TO DO:
In the material below, find all lines with the string "that" and copy them.

SUPPLIED DATA:

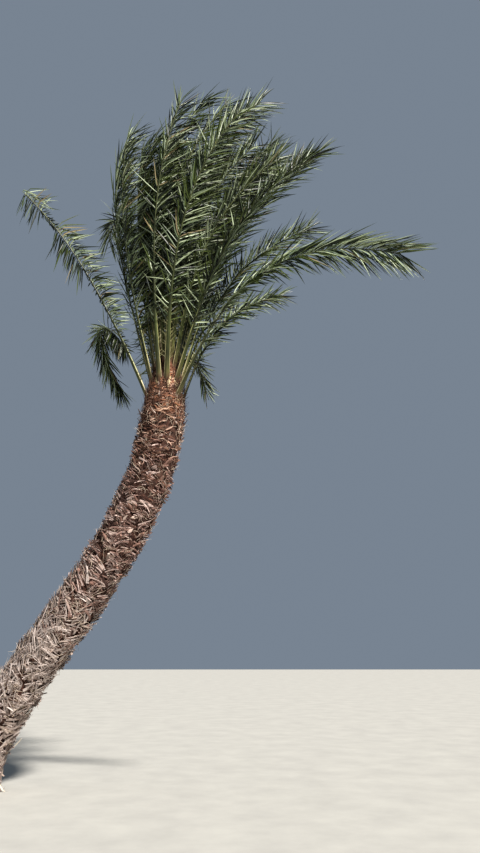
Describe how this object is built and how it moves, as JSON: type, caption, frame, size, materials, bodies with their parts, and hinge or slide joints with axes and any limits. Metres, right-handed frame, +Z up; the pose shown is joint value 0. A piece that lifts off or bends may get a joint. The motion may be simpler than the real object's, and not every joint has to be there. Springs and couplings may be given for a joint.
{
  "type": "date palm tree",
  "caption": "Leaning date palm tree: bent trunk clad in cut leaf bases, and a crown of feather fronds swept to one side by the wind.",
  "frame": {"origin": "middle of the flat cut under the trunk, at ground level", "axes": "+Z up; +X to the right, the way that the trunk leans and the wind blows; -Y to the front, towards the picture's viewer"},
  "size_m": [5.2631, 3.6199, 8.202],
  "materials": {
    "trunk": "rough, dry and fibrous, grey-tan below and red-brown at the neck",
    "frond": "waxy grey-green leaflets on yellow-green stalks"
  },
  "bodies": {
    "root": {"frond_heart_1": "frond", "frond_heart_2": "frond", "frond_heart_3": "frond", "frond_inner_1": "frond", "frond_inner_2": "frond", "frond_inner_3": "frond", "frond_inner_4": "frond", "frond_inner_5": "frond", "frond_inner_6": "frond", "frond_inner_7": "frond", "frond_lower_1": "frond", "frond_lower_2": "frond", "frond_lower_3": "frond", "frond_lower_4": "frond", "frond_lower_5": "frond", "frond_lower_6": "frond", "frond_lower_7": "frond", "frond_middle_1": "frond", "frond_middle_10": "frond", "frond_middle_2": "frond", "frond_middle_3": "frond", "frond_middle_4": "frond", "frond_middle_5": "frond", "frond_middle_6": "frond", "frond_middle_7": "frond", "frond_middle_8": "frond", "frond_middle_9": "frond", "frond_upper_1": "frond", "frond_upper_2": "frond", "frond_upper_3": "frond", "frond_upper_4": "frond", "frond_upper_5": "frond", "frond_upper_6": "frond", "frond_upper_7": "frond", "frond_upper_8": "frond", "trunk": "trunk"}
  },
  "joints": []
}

---

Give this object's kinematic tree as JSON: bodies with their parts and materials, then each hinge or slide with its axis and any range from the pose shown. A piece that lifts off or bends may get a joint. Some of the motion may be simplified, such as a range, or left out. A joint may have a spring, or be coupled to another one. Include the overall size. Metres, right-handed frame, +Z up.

--

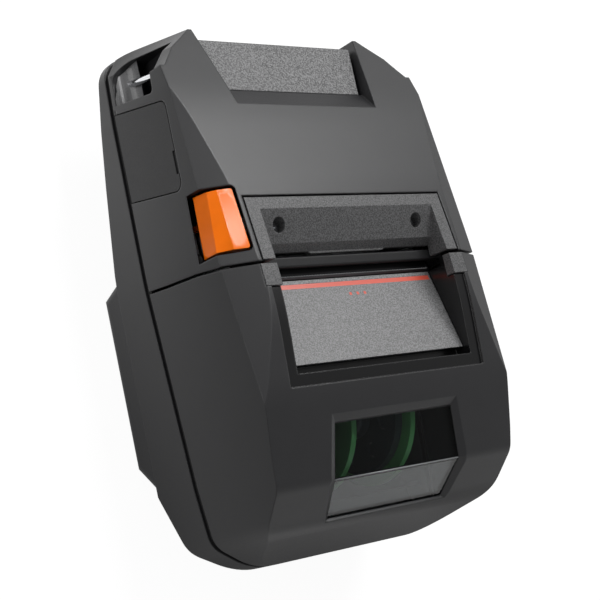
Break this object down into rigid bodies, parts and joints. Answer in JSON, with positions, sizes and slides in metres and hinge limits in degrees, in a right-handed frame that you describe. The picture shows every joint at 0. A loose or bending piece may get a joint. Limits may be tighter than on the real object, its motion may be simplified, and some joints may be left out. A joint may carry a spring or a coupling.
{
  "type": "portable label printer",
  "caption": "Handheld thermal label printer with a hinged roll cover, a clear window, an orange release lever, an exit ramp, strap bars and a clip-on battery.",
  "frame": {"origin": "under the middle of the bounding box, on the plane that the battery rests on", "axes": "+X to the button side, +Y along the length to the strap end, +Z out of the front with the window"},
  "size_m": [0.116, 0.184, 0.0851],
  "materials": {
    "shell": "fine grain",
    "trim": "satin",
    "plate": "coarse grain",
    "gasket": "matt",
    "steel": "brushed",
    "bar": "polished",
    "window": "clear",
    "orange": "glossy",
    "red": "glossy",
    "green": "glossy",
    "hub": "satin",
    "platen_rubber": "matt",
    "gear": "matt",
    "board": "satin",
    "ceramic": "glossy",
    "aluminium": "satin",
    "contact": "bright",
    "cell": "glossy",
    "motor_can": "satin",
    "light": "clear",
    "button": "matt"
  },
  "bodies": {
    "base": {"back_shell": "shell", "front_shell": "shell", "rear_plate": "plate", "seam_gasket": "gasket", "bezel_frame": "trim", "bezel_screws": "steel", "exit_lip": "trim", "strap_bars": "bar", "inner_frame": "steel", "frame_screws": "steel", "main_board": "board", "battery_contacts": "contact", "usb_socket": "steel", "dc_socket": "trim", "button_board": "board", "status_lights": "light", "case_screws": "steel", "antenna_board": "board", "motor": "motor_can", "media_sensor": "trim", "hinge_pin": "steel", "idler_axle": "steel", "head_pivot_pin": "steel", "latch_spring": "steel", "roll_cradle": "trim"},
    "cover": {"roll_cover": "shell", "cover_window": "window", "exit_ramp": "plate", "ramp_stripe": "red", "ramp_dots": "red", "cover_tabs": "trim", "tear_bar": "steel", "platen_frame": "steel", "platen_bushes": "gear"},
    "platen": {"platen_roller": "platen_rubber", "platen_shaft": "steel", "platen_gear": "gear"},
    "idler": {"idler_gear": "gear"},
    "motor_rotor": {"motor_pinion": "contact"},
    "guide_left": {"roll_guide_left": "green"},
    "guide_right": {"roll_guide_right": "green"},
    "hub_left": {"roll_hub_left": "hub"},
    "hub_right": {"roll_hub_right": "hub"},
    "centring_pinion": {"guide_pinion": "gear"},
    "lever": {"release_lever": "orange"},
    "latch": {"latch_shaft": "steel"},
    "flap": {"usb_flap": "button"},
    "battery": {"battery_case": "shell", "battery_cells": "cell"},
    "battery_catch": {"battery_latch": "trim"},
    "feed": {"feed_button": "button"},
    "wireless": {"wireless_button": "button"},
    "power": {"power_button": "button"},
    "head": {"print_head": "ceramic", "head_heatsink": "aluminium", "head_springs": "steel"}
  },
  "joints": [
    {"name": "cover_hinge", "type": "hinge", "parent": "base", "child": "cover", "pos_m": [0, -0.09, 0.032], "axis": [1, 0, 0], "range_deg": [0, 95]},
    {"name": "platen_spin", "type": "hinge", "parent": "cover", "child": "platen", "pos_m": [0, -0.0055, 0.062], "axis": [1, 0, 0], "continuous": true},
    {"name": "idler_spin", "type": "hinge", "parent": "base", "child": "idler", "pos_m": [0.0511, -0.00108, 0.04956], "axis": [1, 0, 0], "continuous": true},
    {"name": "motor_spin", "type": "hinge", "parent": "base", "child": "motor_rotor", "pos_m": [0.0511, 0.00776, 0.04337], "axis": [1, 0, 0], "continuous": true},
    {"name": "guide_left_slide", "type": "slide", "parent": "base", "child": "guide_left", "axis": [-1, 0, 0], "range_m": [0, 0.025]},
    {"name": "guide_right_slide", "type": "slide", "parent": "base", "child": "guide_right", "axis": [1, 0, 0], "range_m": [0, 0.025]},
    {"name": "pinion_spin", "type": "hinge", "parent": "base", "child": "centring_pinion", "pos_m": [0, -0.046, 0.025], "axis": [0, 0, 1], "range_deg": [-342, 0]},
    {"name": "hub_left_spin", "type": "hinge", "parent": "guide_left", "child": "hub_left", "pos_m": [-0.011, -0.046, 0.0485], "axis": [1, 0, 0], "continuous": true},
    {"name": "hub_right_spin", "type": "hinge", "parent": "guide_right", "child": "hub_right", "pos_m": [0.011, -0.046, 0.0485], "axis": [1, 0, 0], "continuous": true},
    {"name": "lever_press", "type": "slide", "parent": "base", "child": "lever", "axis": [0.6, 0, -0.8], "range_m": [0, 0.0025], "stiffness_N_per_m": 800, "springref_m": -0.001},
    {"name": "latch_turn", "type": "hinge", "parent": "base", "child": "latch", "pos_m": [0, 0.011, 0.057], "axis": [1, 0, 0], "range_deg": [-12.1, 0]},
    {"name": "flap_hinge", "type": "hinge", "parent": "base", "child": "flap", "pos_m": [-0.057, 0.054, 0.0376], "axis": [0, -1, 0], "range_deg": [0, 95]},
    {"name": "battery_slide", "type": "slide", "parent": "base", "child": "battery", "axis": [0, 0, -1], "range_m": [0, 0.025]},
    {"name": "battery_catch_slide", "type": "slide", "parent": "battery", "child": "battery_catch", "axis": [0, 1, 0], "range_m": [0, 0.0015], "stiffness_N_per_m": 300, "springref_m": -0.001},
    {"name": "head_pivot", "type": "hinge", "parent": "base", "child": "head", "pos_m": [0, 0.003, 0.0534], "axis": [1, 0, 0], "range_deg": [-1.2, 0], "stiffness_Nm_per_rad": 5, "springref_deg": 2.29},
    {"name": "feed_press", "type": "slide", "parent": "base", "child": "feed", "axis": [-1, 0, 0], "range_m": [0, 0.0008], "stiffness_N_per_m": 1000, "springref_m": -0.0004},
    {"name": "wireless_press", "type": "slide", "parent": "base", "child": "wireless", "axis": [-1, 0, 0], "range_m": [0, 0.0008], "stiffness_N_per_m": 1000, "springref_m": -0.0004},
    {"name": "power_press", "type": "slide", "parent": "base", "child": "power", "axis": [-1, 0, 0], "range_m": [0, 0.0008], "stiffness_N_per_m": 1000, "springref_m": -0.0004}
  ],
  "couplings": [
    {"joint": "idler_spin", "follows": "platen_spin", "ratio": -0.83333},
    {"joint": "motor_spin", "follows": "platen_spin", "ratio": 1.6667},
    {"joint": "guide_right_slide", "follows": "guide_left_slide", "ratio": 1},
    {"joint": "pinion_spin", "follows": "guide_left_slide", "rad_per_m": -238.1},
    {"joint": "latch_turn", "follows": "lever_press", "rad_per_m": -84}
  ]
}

ANSWER TO THE PROBLEM:
Describe how this object is built and how it moves, as JSON: type, caption, frame, size, materials, bodies with their parts, and hinge or slide joints with axes and any limits. Metres, right-handed frame, +Z up; the pose shown is joint value 0. A piece that lifts off or bends may get a joint. The motion may be simpler than the real object's, and not every joint has to be there. Springs and couplings may be given for a joint.
  "frame": {"origin": "middle of the flat cut under the trunk, at ground level", "axes": "+Z up; +X to the right, the way that the trunk leans and the wind blows; -Y to the front, towards the picture's viewer"},
Give this object's kinematic tree as JSON: bodies with their parts and materials, then each hinge or slide with its axis and any range from the pose shown. A piece that lifts off or bends may get a joint. Some of the motion may be simplified, such as a range, or left out. A joint may have a spring, or be coupled to another one. Include the overall size. Metres, right-handed frame, +Z up.
Break this object down into rigid bodies, parts and joints. Answer in JSON, with positions, sizes and slides in metres and hinge limits in degrees, in a right-handed frame that you describe. The picture shows every joint at 0. A loose or bending piece may get a joint. Limits may be tighter than on the real object, its motion may be simplified, and some joints may be left out. A joint may carry a spring or a coupling.
  "frame": {"origin": "under the middle of the bounding box, on the plane that the battery rests on", "axes": "+X to the button side, +Y along the length to the strap end, +Z out of the front with the window"},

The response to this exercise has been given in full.